The new table, outlined in a report released this month, will express atomic weights of 10 elements - hydrogen, lithium, boron, carbon, nitrogen, oxygen, silicon, sulfur, chlorine and thallium - in a new manner that will reflect more accurately how these elements are found in nature.

This is great news! For a long time, I have suspected I didn't dose the thallium correctly in my supervisor's coffee, but with the new information that should be a problem of the past :goodjob:
 
I guess you rather mean valium :D.

http://www.eurekalert.org/pub_releases/2010-12/uoc-awo121510.php



As I use atomic weights in my job frequently, I can't say I'm going to be thrilled about having to use "ranges of values", particularly as some of the calculations are for fiscal transfer.

I don't think that will have an effect, unless someones working at the CERN or in a geochemistral field. Most people will just use the mean value, like for everything else.
 
I don't think that will have an effect, unless someones working at the CERN or in a geochemistral field. Most people will just use the mean value, like for everything else.
Until the Lawyers get involved.

Ideally it will just require that standards for custody transfer metering be modified to use a set value.
 
Well technically not even two protons have the same mass, it depends heavily on they're environment and surrounding fields (E-Mag and more complicated kinds).

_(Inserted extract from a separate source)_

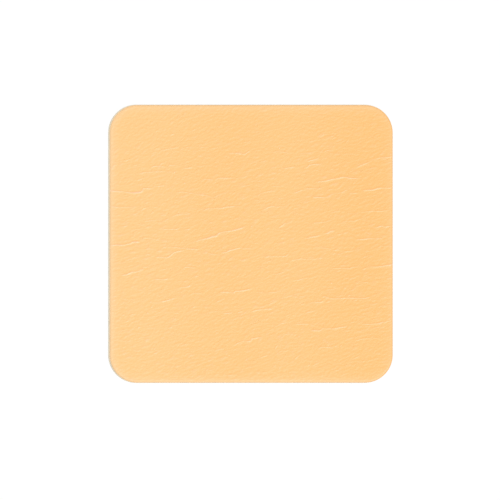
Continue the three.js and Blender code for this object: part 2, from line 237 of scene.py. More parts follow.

In this case "technically" means "so small, that there is no way we can remotely detect evidence of it anytime soon". For all intents and purposes, even if you are doing highest-precision spectroscopy, all protons and all atoms of the same isotope have the same mass.

And no, quantum mechanics does not magically get rid of the experimental uncertainty. At the end you just get a probability distribution of probability distributions.
 
So, does my bum look fat, according to Quantum Mechanics?
 
As long as the atomic weight of cobalt remains 58,93 all is right with the world.